By the Decision no.28 dated 29 January 2020, the Constitutional Court of Romania itself notices such imbalance, considering that “the Government decision to undertake responsibility does not reflect any emergency to regulate in a given field, does not represent a measure taken in extremis, but rather taking an option opportunistic in nature, to extend over time certain temporary measures ordered under the Government Emergency Ordinance no.7/2019 and to remove from enforcement of the provisions of Law no.242/2018. At the same time, it appears that it was not necessary to adopt such a measure with maximum celerity, and possibly it could have been adopted only under the conditions in which “the major challenges” generated by Law no.242/2018 could not be overcome. 88. As regards the importance of the regulated field, it is found that, in principle, the field of justice is one in which the Government may undertake responsibility [see, for example, Decision no.375/2005]. (…) 90. Given the above, the Court acknowledges that the criticized laws breaches Article 114 of the Constitution and, implicitly, Article 61 paragraph (1) of the Constitution, by excessive limitation of the role played by the Parliament.
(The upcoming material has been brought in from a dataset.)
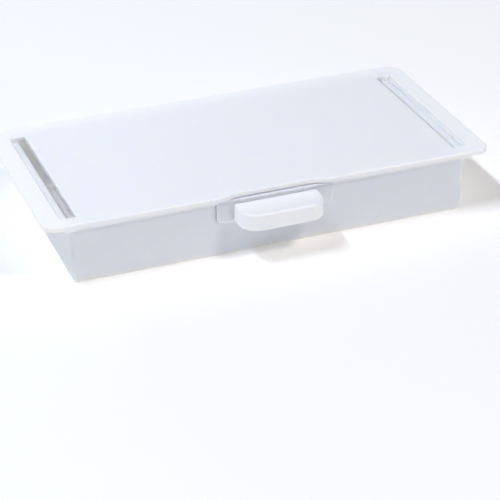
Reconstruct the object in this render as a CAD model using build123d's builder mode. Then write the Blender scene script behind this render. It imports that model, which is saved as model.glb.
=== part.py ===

Hence, it also appears a breach of the constitutional principle of balance of powers [Article 1 para. (4) of the Constitution] since one of the State powers, namely the executive power, assumed a preeminent role in the enactment activity, excessively using an enactment procedure which, by its nature, is exceptional.”
The significant timeframes within which the Parliament approves or rejects normative acts issued by the Government, in the absence of clear time limits provided for in the Constitution of Romania, are liable to lead to subordination, which is contrary to the principle of balance of powers.
In such a context, until an expected constitutional revision, a possible solution would be found in the principle of loyal cooperation and of mutual respect between the state authorities/institutions.